When the first plate is at ground, the second plate is at $-\Delta U$. When the second plate is grounded,a charge $+Q$ will flow into it, and a charge $-Q$ will flow into the first plate to neutralize everything. Even when the first plate was at ground, it still held a charge of $+Q$. If the second plate is neutralized to zero charge, the first plate, if it doesn't empty itself, will be an unbalanced positive charge. In order for this charge to not create a voltage, it needs to flow into the very large ground.(i.e. electrons (charge of $-Q$) will flow from the ground to neutralize it.)

Last edited: Aug 30, 2016
5. Aug 31, 2016

### greypilgrim

Interesting. I have a question about the fields: When the capacitor is charged and both plates disconnected from the ground, we could find the potential of the second plate by computing the line integral of the electric field from the second plate to the ground, where we should find $-\frac{1}{2}\Delta U$.
If this is true, only an infinitesimal amount of charge is shifted in the whole system, so the electric field should remain practically the same, and also line integrals. But you say
How can this be?

6. Aug 31, 2016

### CWatters

It's the way capacitors work. Capacitors "like" to maintain voltage (Inductors "like" to maintain current). It's almost as if they give voltage (current) inertia.

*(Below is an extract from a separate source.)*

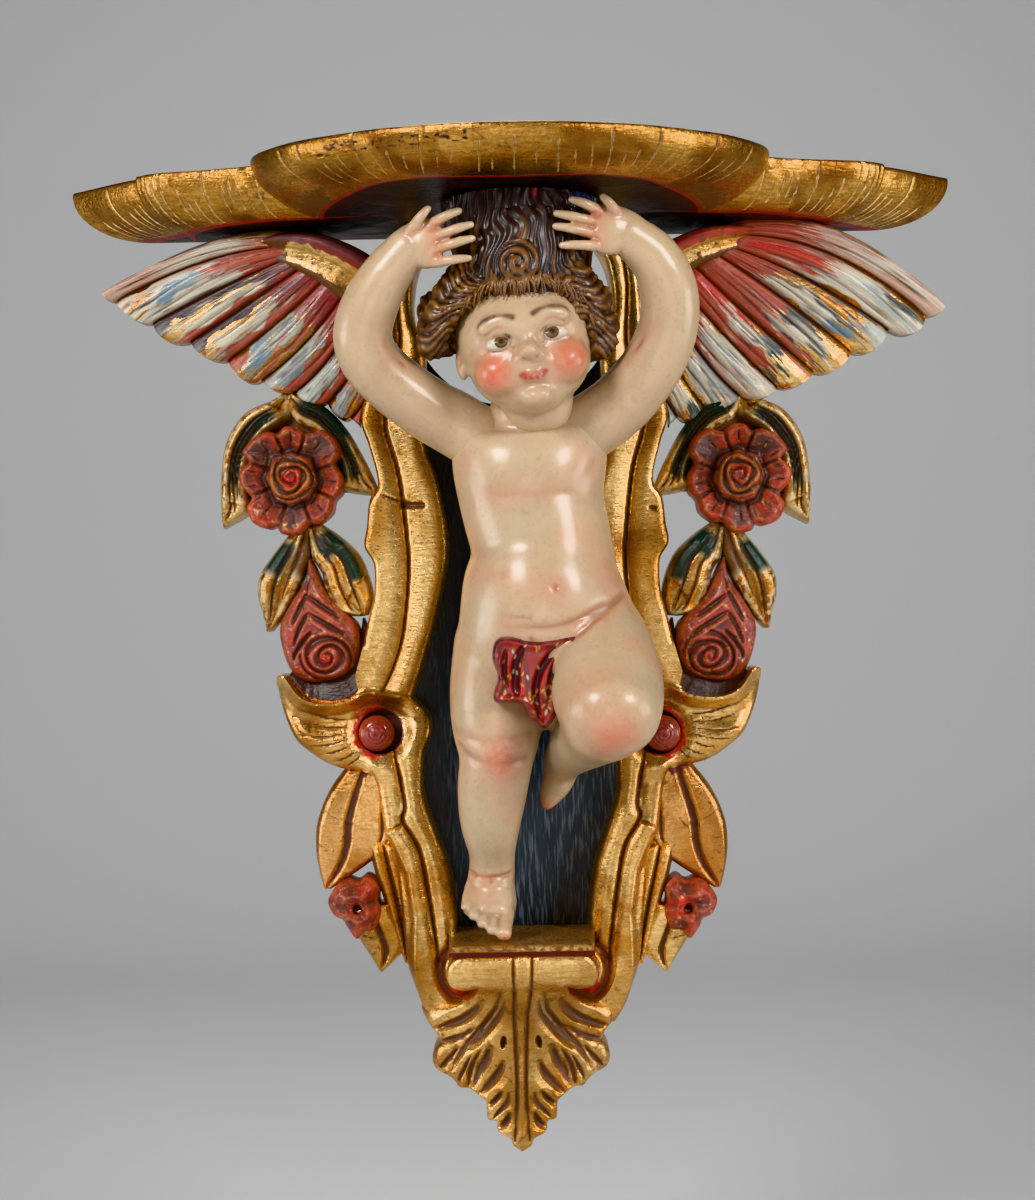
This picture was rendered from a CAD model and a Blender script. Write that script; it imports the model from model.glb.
"""Angel figure corbel of carved, gilded and painted wood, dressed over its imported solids.

Sizes are millimetres, written as (x, depth, z): x to the viewer's right, depth out from the wall and z
up. A finished piece turns them into metres, with the depth along -Y.
"""

import logging
import math
from dataclasses import dataclass
from enum import IntEnum
from typing import Callable, Optional, Sequence

import bmesh
import bpy
import numpy as np
from mathutils import Matrix, Vector


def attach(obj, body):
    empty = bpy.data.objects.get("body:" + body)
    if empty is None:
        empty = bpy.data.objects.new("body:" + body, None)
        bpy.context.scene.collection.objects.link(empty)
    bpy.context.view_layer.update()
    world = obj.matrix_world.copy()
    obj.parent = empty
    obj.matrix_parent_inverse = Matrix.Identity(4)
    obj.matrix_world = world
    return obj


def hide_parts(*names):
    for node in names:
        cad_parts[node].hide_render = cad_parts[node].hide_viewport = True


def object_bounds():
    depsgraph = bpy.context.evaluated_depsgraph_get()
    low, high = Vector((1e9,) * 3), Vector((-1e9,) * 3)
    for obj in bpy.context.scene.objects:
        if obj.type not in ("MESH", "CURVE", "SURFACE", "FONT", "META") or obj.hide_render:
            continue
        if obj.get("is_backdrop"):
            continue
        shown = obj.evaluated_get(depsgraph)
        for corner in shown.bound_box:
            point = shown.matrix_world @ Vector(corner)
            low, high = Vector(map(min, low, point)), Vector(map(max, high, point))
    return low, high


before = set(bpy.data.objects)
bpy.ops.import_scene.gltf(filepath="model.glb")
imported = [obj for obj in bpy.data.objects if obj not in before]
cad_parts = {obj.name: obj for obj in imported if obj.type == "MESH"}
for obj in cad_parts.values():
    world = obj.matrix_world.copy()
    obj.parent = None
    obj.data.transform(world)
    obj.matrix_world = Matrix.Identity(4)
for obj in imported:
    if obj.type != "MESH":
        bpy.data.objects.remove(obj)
CAD_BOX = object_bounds()

LOG = logging.getLogger("corbel")
MM = 0.001
Points = Sequence[Sequence[float]]
Colour = tuple[float, float, float]
FORWARD = (0.0, -1.0, 0.0)
UP = (0.0, 0.0, 1.0)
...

Equations for a capacitor..
Q=CV
dQ/dt = I = CdV/dt
dV/dt = I/C ...............................................(1)

In Mechanics Newton said
f = ma
a = dv/dt
so
dv/dt = f/m ............................................... (2)

Compare (1) and (2).

So capacitance acts a bit like mass does in mechanics. It slows down the rate of change of voltage which means the plates "like" to stay at the same voltage with respect to each other. The bigger the capacitance the more current you have to pump in to make the voltage change.

The plates start off with potential +0.5ΔU and -0.5ΔU wrt to ground. If you change the voltage of one plate by 0.5ΔU (for example by connecting it to ground) then the other plate will also change by 0.5ΔU to maintain the same dV.

So if you ground the +0.5ΔU plate then it falls by 0.5ΔU. That means the -0.5ΔU will also fall by 0.5ΔU and end up at -ΔU.

7. Sep 1, 2016

### greypilgrim

But what can (physically) change on the other plate? It's disconnected from anything, so its total charge remains the same. It could redistribute, but I can't see how this could affect its potential.

8. Sep 1, 2016

The unconnected plate has a wire attached to it. The charge can very easily redistribute itself to raise the voltage. For a wire, it only tales a very small amount of charge, a very infinitesimal amount, to raise the voltage appreciably. The redistribution can easily affect the voltage. By changing the voltage of the other plate, the electric field from it changes (and reaches the unconnected plate). Thereby the charge on the unconnected plate will necessarily redistribute.

9. Sep 1, 2016

### CWatters

+1
Perhaps visualise your circuit like this...

The main capacitor is shown in bold and the left hand side is the unconnected plate. Charles mentions a wire and I have shown a small stray capacitance between the wire and ground. The voltage on that small capacitor is given by..

ΔV=ΔQ/C

If C is very small or approaches zero then any change in Q produces a large voltage change so the charge doesn't have to redistribute much.

You can argue that there need not be a wire but that just makes the stray capacitor even smaller.